Date: 2026-04-03 12:54:23

After working in SaaS content marketing for several years, I’ve gradually noticed an interesting phenomenon: everyone seems to be playing two games. One is “alchemy,” where teams shut themselves away, using various complex formulas, the latest algorithms, and expensive tools to try and concoct a “magic elixir” that can explode traffic. The other is “copying,” where they find a well-performing competitor article, copy and paste, give it a facelift, and then pray that the search engine’s plagiarism checker is taking a nap today.

The result? The former is costly and produces unstable output, much like medieval alchemy; the latter is fraught with risk, ranging from being penalized by algorithms to receiving cease and desist letters from infringement lawyers. Even worse, regardless of the method, the content produced is often homogenized internet noise, leaving users questioning their life choices after reading the third article: “Why are they all saying the same old thing?”

Where does the problem lie? We misunderstand the essence of “reference” and “rewriting.”

The “Depth” Trap of Competitor Analysis: What You See Is Just the Tip of the Iceberg

When many teams come across an excellent competitor article, their first reaction is to deconstruct its structure, extract its key points, and replace its examples. This is not wrong, but it’s too superficial. An article that can consistently rank in search results and drive conversions has value far beyond its surface-level text. What is its underlying logic?

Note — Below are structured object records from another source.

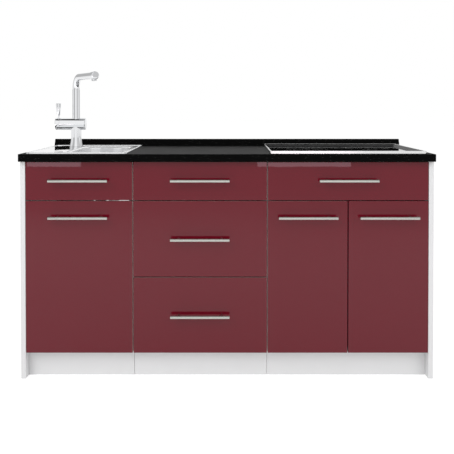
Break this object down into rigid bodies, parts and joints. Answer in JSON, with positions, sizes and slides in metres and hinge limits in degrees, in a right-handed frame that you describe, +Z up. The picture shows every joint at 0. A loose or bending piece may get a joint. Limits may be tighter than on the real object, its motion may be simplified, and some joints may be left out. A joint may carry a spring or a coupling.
{
  "type": "kitchenette unit",
  "caption": "Kitchenette unit with gloss red fronts, black worktop, inset steel sink, side-lever mixer tap and framed ceramic hob over a drawer and doors.",
  "frame": {"origin": "on the floor, in the middle of the unit's width and of its depth from the handles to the wall", "axes": "+X to the right along the front, +Y towards the wall, +Z up"},
  "size_m": [1.54, 0.612, 1.156],
  "materials": {
    "white_board": "white melamine on chipboard",
    "white_back": "white lacquered fibreboard",
    "white_edge": "white melamine, satin",
    "black_leg_plastic": "moulded",
    "zinc_steel": "zinc plated",
    "hinge_steel": "nickel plated",
    "black_worktop": "laminate with a fine stone fleck",
    "bar_steel": "brushed",
    "red_gloss": "high gloss",
    "drawer_board": "pale melamine",
    "sink_steel": "polished stainless",
    "white_pipe_plastic": "moulded",
    "tap_chrome": "polished",
    "brass_fitting": "turned",
    "hob_frame_steel": "polished stainless",
    "hob_glass_black": "black glass ceramic, glossy",
    "heater_metal": "pressed"
  },
  "bodies": {
    "root": {"cabinet_sides": "white_board", "back_panels": "white_back", "cabinet_cross_boards": "white_board", "hob_shelf": "white_board", "end_cheeks": "white_edge", "plinth_boards": "white_edge", "legs": "black_leg_plastic", "steel_fixings": "zinc_steel", "worktop": "black_worktop", "wall_strip": "black_worktop", "fixed_front": "red_gloss", "fixed_front_handle": "bar_steel", "hinge_arms": "hinge_steel", "drawer_runners": "zinc_steel", "sink_deck": "sink_steel", "sink_bowl": "sink_steel", "sink_waste": "sink_steel", "sink_trap": "white_pipe_plastic", "tap_body": "tap_chrome", "tap_tails": "brass_fitting", "hob_frame": "hob_frame_steel", "hob_glass": "hob_glass_black", "hob_tray": "zinc_steel", "hob_internals": "heater_metal"},
    "sink_door": {"sink_door_panel": "red_gloss", "sink_door_handle": "bar_steel", "sink_door_hinge_cups": "hinge_steel"},
    "sink_door_links": {"sink_door_hinge_links": "hinge_steel"},
    "hob_left_door": {"hob_left_door_panel": "red_gloss", "hob_left_door_handle": "bar_steel", "hob_left_door_hinge_cups": "hinge_steel"},
    "hob_left_door_links": {"hob_left_door_hinge_links": "hinge_steel"},
    "hob_right_door": {"hob_right_door_panel": "red_gloss", "hob_right_door_handle": "bar_steel", "hob_right_door_hinge_cups": "hinge_steel"},
    "hob_right_door_links": {"hob_right_door_hinge_links": "hinge_steel"},
    "top_drawer": {"top_drawer_front": "red_gloss", "top_drawer_handle": "bar_steel", "top_drawer_box": "drawer_board", "top_drawer_slides": "zinc_steel"},
    "top_drawer_middles": {"top_drawer_runner_middles": "zinc_steel"},
    "middle_drawer": {"middle_drawer_front": "red_gloss", "middle_drawer_handle": "bar_steel", "middle_drawer_box": "drawer_board", "middle_drawer_slides": "zinc_steel"},
    "middle_drawer_middles": {"middle_drawer_runner_middles": "zinc_steel"},
    "bottom_drawer": {"bottom_drawer_front": "red_gloss", "bottom_drawer_handle": "bar_steel", "bottom_drawer_box": "drawer_board", "bottom_drawer_slides": "zinc_steel"},
    "bottom_drawer_middles": {"bottom_drawer_runner_middles": "zinc_steel"},
    "hob_drawer": {"hob_drawer_front": "red_gloss", "hob_drawer_handle": "bar_steel", "hob_drawer_box": "drawer_board", "hob_drawer_slides": "zinc_steel"},
    "hob_drawer_middles": {"hob_drawer_runner_middles": "zinc_steel"},
    "spout": {"tap_spout": "tap_chrome"},
    "lever_hub": {"tap_lever_hub": "tap_chrome"},
    "lever": {"tap_lever": "tap_chrome"},
    "strainer": {"waste_strainer": "sink_steel"}
  },
  "joints": [
    {"name": "sink_door_swing", "type": "hinge", "parent": "root", "child": "sink_door", "pos_m": [-0.7425, -0.267, 0.381], "axis": [0, 0, -1], "range_deg": [0, 100]},
    {"name": "sink_door_link_turn", "type": "hinge", "parent": "root", "child": "sink_door_links", "pos_m": [-0.729, -0.253, 0.381], "axis": [0, 0, -1], "range_deg": [0, 66]},
    {"name": "hob_left_door_swing", "type": "hinge", "parent": "root", "child": "hob_left_door", "pos_m": [0.1575, -0.267, 0.381], "axis": [0, 0, -1], "range_deg": [0, 90]},
    {"name": "hob_left_door_link_turn", "type": "hinge", "parent": "root", "child": "hob_left_door_links", "pos_m": [0.171, -0.253, 0.381], "axis": [0, 0, -1], "range_deg": [0, 59.4]},
    {"name": "hob_right_door_swing", "type": "hinge", "parent": "root", "child": "hob_right_door", "pos_m": [0.7425, -0.267, 0.381], "axis": [0, 0, 1], "range_deg": [0, 100]},
    {"name": "hob_right_door_link_turn", "type": "hinge", "parent": "root", "child": "hob_right_door_links", "pos_m": [0.729, -0.253, 0.381], "axis": [0, 0, 1], "range_deg": [0, 66]},
    {"name": "top_drawer_slide", "type": "slide", "parent": "root", "child": "top_drawer", "axis": [0, -1, 0], "range_m": [0, 0.45]},
    {"name": "top_drawer_middle_slide", "type": "slide", "parent": "root", "child": "top_drawer_middles", "axis": [0, -1, 0], "range_m": [0, 0.225]},
    {"name": "middle_drawer_slide", "type": "slide", "parent": "root", "child": "middle_drawer", "axis": [0, -1, 0], "range_m": [0, 0.45]},
    {"name": "middle_drawer_middle_slide", "type": "slide", "parent": "root", "child": "middle_drawer_middles", "axis": [0, -1, 0], "range_m": [0, 0.225]},
    {"name": "bottom_drawer_slide", "type": "slide", "parent": "root", "child": "bottom_drawer", "axis": [0, -1, 0], "range_m": [0, 0.45]},
    {"name": "bottom_drawer_middle_slide", "type": "slide", "parent": "root", "child": "bottom_drawer_middles", "axis": [0, -1, 0], "range_m": [0, 0.225]},
    {"name": "hob_drawer_slide", "type": "slide", "parent": "root", "child": "hob_drawer", "axis": [0, -1, 0], "range_m": [0, 0.45]},
    {"name": "hob_drawer_middle_slide", "type": "slide", "parent": "root", "child": "hob_drawer_middles", "axis": [0, -1, 0], "range_m": [0, 0.225]},
    {"name": "spout_swivel", "type": "hinge", "parent": "root", "child": "spout", "pos_m": [-0.644, 0.146, 1.0865], "axis": [0, 0, 1], "range_deg": [-90, 60]},
    {"name": "lever_temperature", "type": "hinge", "parent": "root", "child": "lever_hub", "pos_m": [-0.72165, 0.146, 0.941], "axis": [1, 0, 0], "range_deg": [-45, 45]},
    {"name": "lever_flow", "type": "hinge", "parent": "lever_hub", "child": "lever", "pos_m": [-0.71965, 0.146, 0.958], "axis": [0, -1, 0], "range_deg": [0, 25]},
    {"name": "strainer_lift", "type": "slide", "parent": "root", "child": "strainer", "axis": [0, 0, 1], "range_m": [0, 0.12]}
  ],
  "couplings": [
    {"joint": "sink_door_link_turn", "follows": "sink_door_swing", "ratio": 0.66},
    {"joint": "hob_left_door_link_turn", "follows": "hob_left_door_swing", "ratio": 0.66},
    {"joint": "hob_right_door_link_turn", "follows": "hob_right_door_swing", "ratio": 0.66},
    {"joint": "top_drawer_middle_slide", "follows": "top_drawer_slide", "ratio": 0.5},
    {"joint": "middle_drawer_middle_slide", "follows": "middle_drawer_slide", "ratio": 0.5},
    {"joint": "bottom_drawer_middle_slide", "follows": "bottom_drawer_slide", "ratio": 0.5},
    {"joint": "hob_drawer_middle_slide", "follows": "hob_drawer_slide", "ratio": 0.5}
  ]
}
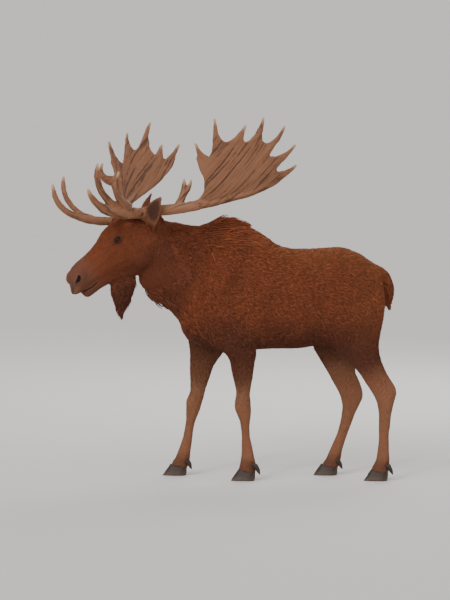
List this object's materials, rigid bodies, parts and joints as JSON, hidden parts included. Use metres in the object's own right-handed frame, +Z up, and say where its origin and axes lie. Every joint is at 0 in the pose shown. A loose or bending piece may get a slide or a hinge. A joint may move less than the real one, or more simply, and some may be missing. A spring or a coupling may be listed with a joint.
{
  "type": "bull moose",
  "caption": "Life-size standing bull moose with its head turned, palmate antlers, a hanging bell and cloven hooves, as a still museum model.",
  "frame": {"origin": "on the floor, under the middle of the whole model's box", "axes": "+Z up, the animal faces -X and its left side is toward -Y"},
  "size_m": [2.5124, 1.2624, 2.6667],
  "materials": {
    "coat": "short dense reddish-brown hair",
    "leg": "short paler grey-brown hair",
    "antler": "dull brown bone with paler tine tips",
    "hoof": "worn black horn",
    "eye": "wet dark brown"
  },
  "bodies": {
    "root": {"head": "coat", "neck": "coat", "trunk": "coat", "bell": "coat", "tail": "coat", "left_ear": "coat", "right_ear": "coat", "left_eye": "eye", "right_eye": "eye", "left_antler_brow": "antler", "left_antler_beam": "antler", "left_antler_palm": "antler", "right_antler_brow": "antler", "right_antler_beam": "antler", "right_antler_palm": "antler", "left_foreleg_upper": "coat", "left_foreleg_lower": "leg", "left_foreleg_left_claw": "hoof", "left_foreleg_right_claw": "hoof", "left_foreleg_left_dewclaw": "hoof", "left_foreleg_right_dewclaw": "hoof", "right_foreleg_upper": "coat", "right_foreleg_lower": "leg", "right_foreleg_left_claw": "hoof", "right_foreleg_right_claw": "hoof", "right_foreleg_left_dewclaw": "hoof", "right_foreleg_right_dewclaw": "hoof", "left_hindleg_upper": "coat", "left_hindleg_lower": "leg", "left_hindleg_left_claw": "hoof", "left_hindleg_right_claw": "hoof", "left_hindleg_left_dewclaw": "hoof", "left_hindleg_right_dewclaw": "hoof", "right_hindleg_upper": "coat", "right_hindleg_lower": "leg", "right_hindleg_left_claw": "hoof", "right_hindleg_right_claw": "hoof", "right_hindleg_left_dewclaw": "hoof", "right_hindleg_right_dewclaw": "hoof"}
  },
  "joints": []
}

  • The “Asymmetry” of Keyword Placement: You might see the main keyword, but how does it use semantically related long-tail keywords, question formats (PAA), and LSI keywords to build a “topic cloud” that search engines can easily understand?
  • The “Layered Satisfaction” of User Intent: The article might simultaneously serve informational, commercial investigation, and transactional search intents. How does it use its chapter arrangement to gradually guide visitors who “just want to know a little” towards “where can I buy”?
  • The “Implicit Signal” of Content Freshness: Beyond the publication date, does the article cite the latest industry reports, statistical data, or news events? These are crucial for maintaining ranking vitality but are also the details most easily overlooked by “rewriters.”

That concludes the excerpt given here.